Muitos não sabem, mas aqui no Brasil temos mais McDonald’s do que em qualquer outro lugar no hemisfério ocidental, fora os Estados Unidos, claro. A Polícia Federal anunciou recentemente que tem investigado o McDonald’s nos últimos meses por alegações de que os funcionários estariam trabalhando em “condições próximas da escravidão”. O caso divulgado semana passada é uma resposta à reclamação de uma garota de 17 anos, feita em outubro. Ela diz que trabalhou num McDonald’s de São Paulo por oito meses sem nunca receber nada.
Segundo o depoimento da garota, quando começou a trabalhar no restaurante, ela foi instruída a abrir uma conta bancária para receber o salário por depósito direto. Quando ela deu as informações de sua poupança, o gerente pediu que ela abrisse uma conta corrente. Mas mesmo depois de fazer isso, o gerente continuou dando desculpas para não pagá-la. Sua mãe, Maria das Graças Nonato, inicialmente pensou que a filha estava mentindo sobre os ganhos no restaurante, mas depois acabou levando a garota para se encontrar com representantes do sindicato, que levaram as alegações para a Polícia Federal.
De acordo com Antônio Carlos Lacerda, advogado do Sindicato dos Trabalhadores de Hotéis e Restaurantes: “A polícia está focando nesse caso individual porque a garota concordou em testemunhar, mas não é um incidente isolado. Sabemos de muitas outras situações parecidas e foi por isso que a polícia decidiu entrar em cena. Acredito que quando as investigações estiverem concluídas, eles vão provar que há um padrão sistemático desse tipo de comportamento através de todo o sistema de funcionamento do McDonald’s”.

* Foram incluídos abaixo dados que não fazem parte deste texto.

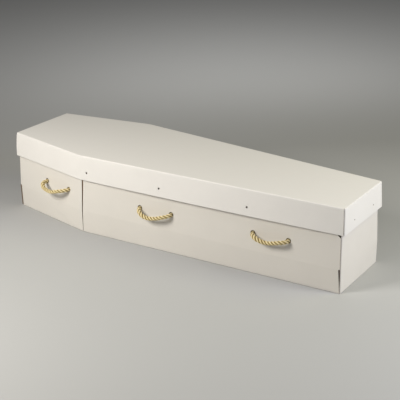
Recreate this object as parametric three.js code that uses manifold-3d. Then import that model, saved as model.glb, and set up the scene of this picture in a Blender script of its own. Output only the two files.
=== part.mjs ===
// A white cardboard coffin with its lid on and three rope handles on each side.
// Millimetres, +Z up. The head end is at -X and the foot end at +X. The right-hand side of the one who
// lies in it is at -Y. The underside of the tray is z = 0, under the middle of the lid.
import * as THREE from "three";
import { mergeVertices } from "three/addons/utils/BufferGeometryUtils.js";
import Module from "manifold-3d";

// The plan, measured round the foot of the tray and round the top of the lid
const LENGTH = 1925;
const HEAD_WIDTH = 400;
const SHOULDER_WIDTH = 591;
const FOOT_WIDTH = 388;
const SHOULDER_FROM_HEAD = 520;
const SHOULDER_ROUNDING = 24; // how far each side of the shoulder the board starts to bend
const SHOULDER_STEPS = 4;

// Heights
const HEIGHT = 415;
const SKIRT_DEPTH = 126;
const BOARD = 5; // double-wall corrugated board
const TOUCH = 0.3; // left between pieces that rest on each other
const TRAY_HEIGHT = HEIGHT - BOARD - TOUCH;

// How far the tray's walls stand outside the plan, by height: they belly out a little and then lean in
const BELLY_HEIGHT = 115;
const WALL_BELLY = 2.8;
const LEAN_HEIGHT = 281;
const LEAN_AT_SKIRT = -4.5;
const LEAN_AT_TOP = -7;

// The lid's skirt spreads towards its lower edge, most of all halfway along the long sides
const SKIRT_FLARE = 6.6;
const SKIRT_BOW = 7;
const SKIRT_BOW_STEPS = 10;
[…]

Esse incidente é apenas mais um na longa lista de problemas trabalhistas do McDonald’s no Brasil. Ano passado, foram 1.790 casos contra a companhia somente no Estado de São Paulo, por alegações que vão desde despedir grávidas para não pagar licença maternidade, violações de horas extra e falha em pagar o salário mínimo. De acordo com o jornal semanal Brasil de Fato, uma das razões para que o McDonald’s frequentemente consiga se safar de seus crimes trabalhistas é que eles focam na contratação de adolescentes de origem pobre, com pouca experiência e que não conhecem seus direitos.

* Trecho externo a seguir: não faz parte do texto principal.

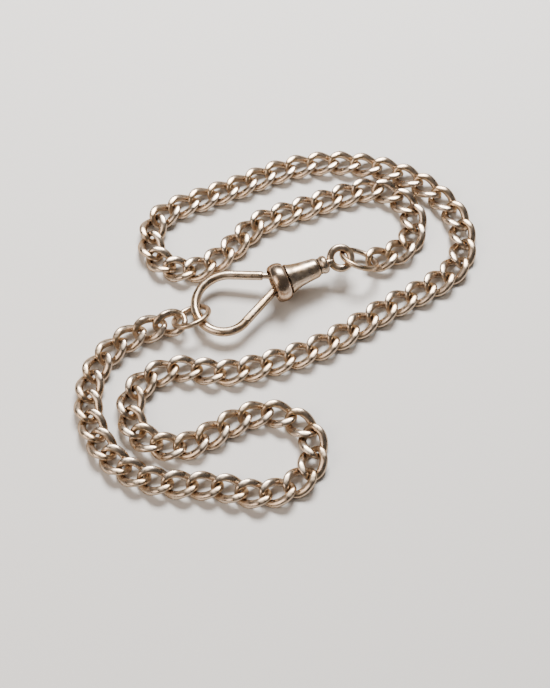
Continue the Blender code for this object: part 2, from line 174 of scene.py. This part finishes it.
def metal(name, light, warm, recess_shade, roughness, scale):
    """Worn metal: patches of warm tarnish, fine scratches, and painted shade that darkens the colour in
    hollows and where pieces meet.
    """
    material = bpy.data.materials.new(name)
    material.use_nodes = True
    nodes, links = material.node_tree.nodes, material.node_tree.links
    shader = nodes["Principled BSDF"]
    shader.inputs["Metallic"].default_value = 1.0
    shader.inputs["Specular Tint"].default_value = (*EDGE_TINT, 1.0)
    place = nodes.new("ShaderNodeTexCoord")

    patches = nodes.new("ShaderNodeTexNoise")
    patches.inputs["Scale"].default_value = scale
    patches.inputs["Detail"].default_value = 6.0
    patches.inputs["Roughness"].default_value = 0.6
    links.new(place.outputs["Object"], patches.inputs["Vector"])
    tone = nodes.new("ShaderNodeValToRGB")
    tone.color_ramp.elements[0].position = 0.38
    tone.color_ramp.elements[0].color = (*warm, 1.0)
    tone.color_ramp.elements[1].position = 0.62
    tone.color_ramp.elements[1].color = (*light, 1.0)
    links.new(patches.outputs["Fac"], tone.inputs["Fac"])

    # Painted shade: ambient occlusion mixes the base colour towards the recess shade colour in hollows and
    # where pieces meet.
    shelter = nodes.new("ShaderNodeAmbientOcclusion")
    shelter.samples = 8
    shelter.inputs["Distance"].default_value = PAINTED_SHADE_REACH
    reach = nodes.new("ShaderNodeMapRange")
    reach.inputs["From Min"].default_value = 0.15
    reach.inputs["From Max"].default_value = 0.7
    links.new(shelter.outputs["AO"], reach.inputs["Value"])
    painted_shade_mix = nodes.new("ShaderNodeMix")
    painted_shade_mix.data_type = "RGBA"
    painted_shade_mix.inputs["A"].default_value = (*recess_shade, 1.0)
    links.new(reach.outputs["Result"], painted_shade_mix.inputs["Factor"])
    links.new(tone.outputs["Color"], painted_shade_mix.inputs["B"])
    links.new(painted_shade_mix.outputs["Result"], shader.inputs["Base Color"])

    wear = nodes.new("ShaderNodeTexNoise")
    wear.inputs["Scale"].default_value = scale * 3.1
    wear.inputs["Detail"].default_value = 4.0
    links.new(place.outputs["Object"], wear.inputs["Vector"])
    polish = nodes.new("ShaderNodeMapRange")
    polish.inputs["From Min"].default_value = 0.3
    polish.inputs["From Max"].default_value = 0.7
    polish.inputs["To Min"].default_value = roughness * 0.75
    polish.inputs["To Max"].default_value = roughness * 1.45
    links.new(wear.outputs["Fac"], polish.inputs["Value"])
    links.new(polish.outputs["Result"], shader.inputs["Roughness"])

    stretch = nodes.new("ShaderNodeMapping")
    stretch.inputs["Scale"].default_value = (0.35, 1.0, 1.0)
    links.new(place.outputs["Object"], stretch.inputs["Vector"])
    fine = nodes.new("ShaderNodeTexNoise")
    fine.inputs["Scale"].default_value = SCRATCH_SCALE
    fine.inputs["Detail"].default_value = 3.0
    links.new(stretch.outputs["Vector"], fine.inputs["Vector"])
    dents = nodes.new("ShaderNodeTexNoise")
    dents.inputs["Scale"].default_value = DENT_SCALE
    dents.inputs["Detail"].default_value = 2.0
    links.new(place.outputs["Object"], dents.inputs["Vector"])
    dent_bump = nodes.new("ShaderNodeBump")
    dent_bump.inputs["Strength"].default_value = DENT_STRENGTH
    dent_bump.inputs["Distance"].default_value = DENT_DEPTH
    links.new(dents.outputs["Fac"], dent_bump.inputs["Height"])
    bump = nodes.new("ShaderNodeBump")
    bump.inputs["Strength"].default_value = SCRATCH_STRENGTH
    bump.inputs["Distance"].default_value = SCRATCH_DEPTH
    links.new(fine.outputs["Fac"], bump.inputs["Height"])
    links.new(dent_bump.outputs["Normal"], bump.inputs["Normal"])
    links.new(bump.outputs["Normal"], shader.inputs["Normal"])
    return material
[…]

O McDonald’s abriu seu primeiro restaurante na América do Sul no Rio de Janeiro em 1979. Conforme a cadeia foi se expandindo, o número de problemas trabalhistas também foi aumentando. O McDonald’s tem sido repetidamente acusado por não fornecer comida saudável aos seus funcionários. De acordo com a lei, os empregadores têm obrigação de fornecer refeições “saudáveis e variadas” para seus funcionários. Isso geralmente é cumprido através da distribuição de vales-refeição que podem ser utilizados em restaurantes e supermercados, o que dá aos funcionários a opção de preparar sua própria refeição em casa ou comer fora. Ano passado, um tribunal de Pernambuco sentenciou a companhia a pagar quase 30 milhões de reais em danos para empregados que não tinham permissão de trazer sua própria refeição para o trabalho e eram obrigados a comer no McDonald’s. Em São Paulo, uma funcionária grávida prestou queixa depois que seu médico recomendou que ela não comesse a comida do McDonald’s e seu empregador se recusou a cooperar.

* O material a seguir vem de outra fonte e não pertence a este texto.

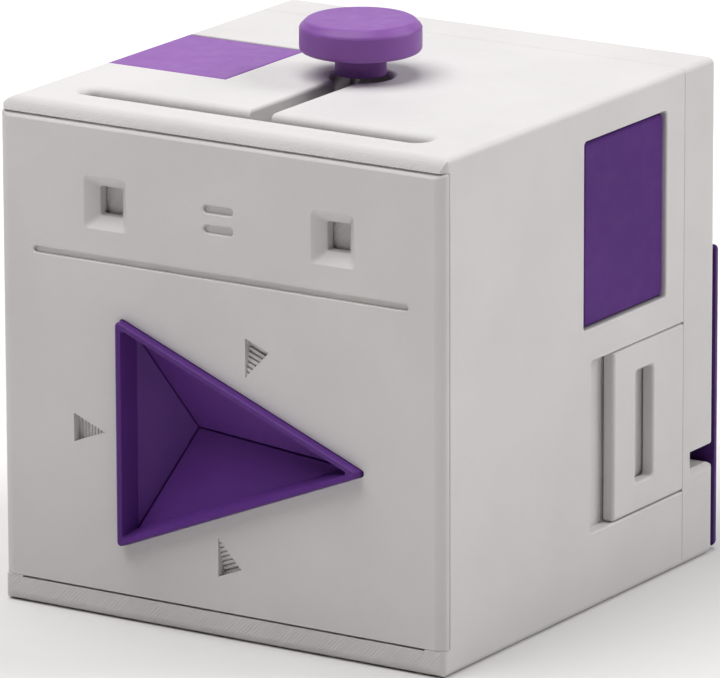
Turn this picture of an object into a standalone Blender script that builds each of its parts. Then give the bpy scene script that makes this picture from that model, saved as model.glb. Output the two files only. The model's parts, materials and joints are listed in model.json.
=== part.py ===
"""Desk fidget cube: a press dish, a gliding knob, a slider, a button, a corner clicker and a rear door.

Metres, +Z up. The origin is the centre of the base, +X is the cube's right side and -Y its front.
"""
import math

import bmesh
import bpy
from mathutils import Matrix, Vector

# Driving dimensions of the cube
SIDE = 0.070
HALF = SIDE / 2
WALL = 0.003
GAP = 0.0003
HAIR = 0.00001
EDGE_ROUND = 0.001
TOP_FRONT_CHAMFER = 0.0012
BASE_FRONT_CHAMFER = 0.0008
CHAMFER_BULGE = 0.3
OVERCUT = 0.0006
FRONT = -HALF
BACK = HALF

# Front panel
LIP_BOTTOM = 0.0035
LIP_TOP = 0.0683
PANEL_RIM = 0.00126
PANEL_THICK = 0.003
PANEL_EDGE = 0.0012
PANEL_BACK = FRONT + PANEL_THICK
MOUTH_HALF = 0.0295
MOUTH_Z = 0.0498
MOUTH_HEIGHT = 0.00085
MOUTH_DEPTH = 0.0007
EYE_X = 0.0179
EYE_Z = 0.0572
EYE_OUTER = 0.0070
EYE_INNER = 0.0036
EYE_DEPTH = 0.0016
EYE_CORNER = 0.0005
EYE_HOLE_CORNER = 0.0003
NOSE_WIDTH = 0.0046
NOSE_HEIGHT = 0.00105
NOSE_LEVELS = (0.0587, 0.0560)
NOSE_DEPTH = 0.0009
MARK_HALF_BASE = 0.0020
MARK_LENGTH = 0.0050
MARK_STEPS = 7
MARK_STEP_DEPTH = 0.0002
MARKS = ((-0.0208, 0.0258, 0.0), (0.0051, 0.0389, -111.7), (0.0006, 0.0116, 111.7))
STANDOFF_RADIUS = 0.003
STANDOFF_HOLE_DEPTH = 0.006
STANDOFFS = ((-0.026, 0.008), (0.026, 0.008), (-0.026, 0.0445), (0.026, 0.0445))

# Press dish, an isosceles triangle that points to the right
DISH_LEFT = -0.0153
DISH_LENGTH = 0.0389
DISH_HALF_BASE = 0.0155
DISH_Z = 0.0264
DISH_PROUD = 0.0014
DISH_RIM_CHAMFER = 0.0003
DISH_RIM_WIDTH = 0.00085
DISH_WALL_DEPTH = 0.003
DISH_WALL_TAPER = 0.0007
DISH_DEPTH = 0.0091
DISH_APEX_X = -0.0083
DISH_FLANGE = 0.0012
DISH_FLANGE_THICK = 0.0015
DISH_HOLE_GAP = 0.00035
DISH_POST_RADIUS = 0.003
DISH_POST_END = -0.0085
DISH_BACK_SKIN = 0.0019
DISH_TAIL_SCALE = 0.35
DISH_TIP_SCALE = 0.004
DISH_MOUTH_RISE = 0.001
DISH_COIL = (0.0040, 0.0004, 4.5)

# Inner chassis, a plate behind the panel with a baffle behind the two square holes
CHASSIS_FRONT = -0.017
CHASSIS_BACK = -0.014
CHASSIS_TOP = 0.0605
BAFFLE_FRONT = -0.0316
BAFFLE_BACK = -0.0300
BAFFLE_HALF = 0.026
BAFFLE_SHELF_Z = 0.050
BAFFLE_SHELF_THICK = 0.0015
RIB_INNER = 0.029
RIB_FRONT = -0.020
RIB_LOW = 0.014
RIB_HIGH = 0.036

# Top slot and knob
SLOT_HALF = 0.0017
SLOT_ARM = 0.0271
SLOT_CROSS_Y = -0.0263
SLOT_FLARE = 0.0005
KNOB_HOLE_RADIUS = 0.0042
NECK_RADIUS = 0.0035
CAP_RADIUS = 0.0083
CAP_BOTTOM = SIDE + 0.0038
CAP_TOP = SIDE + 0.0078
CAP_CHAMFER = 0.001
CAP_UNDER_CHAMFER = 0.0004
SCREW_RADIUS = 0.0015
FOOT_RADIUS = 0.0028
KNOB_BORE_TOP = SIDE + 0.0060
SHOE_THICK = 0.0015
WASHER_THICK = 0.0004
CAP_SIDES = 48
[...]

Michele Miranda, moradora da favela Jardim Fontalis, em São Paulo, foi contratada pelo McDonald’s depois de se formar no ensino médio. “O McDonald’s é um exemplo clássico de como essas grandes corporações tratam seus funcionários de maneira escrota”, ela diz. “Eles contratam os mais pobres e não dão uma descrição clara do trabalho. O funcionário é treinado para realizar todas as funções do restaurante pelo mesmo pagamento. Trabalhei em tudo: fazendo sanduíches, fritando hambúrgueres, no caixa, anotando pedidos, limpando banheiros, limpando o chão, estocando alimentos, e sempre ganhava os mesmos R$ 2,20 por hora. Saí porque depois de quatro meses ainda não estava ganhando o salário mínimo.”
Ano passado, o sindicato e o McDonald’s fizeram um acordo coletivo em São Paulo (onde o custo de vida é mais alto que o de Nova York, aliás), para estabelecer turnos e descrições de função claros para seus empregados e definir um salário mínimo de R$ 756,87 por 44 horas de trabalho semanais. Embora o McDonald’s nunca tenha sido conhecido por seus altos salários também nos Estados Unidos, onde foi fundado, no Brasil a companhia parece ter um padrão sistêmico de ignorar as leis trabalhistas e manter os custos de operação baixos, mesmo cobrando 35% a mais num Big Mac por aqui do que cobra nos EUA.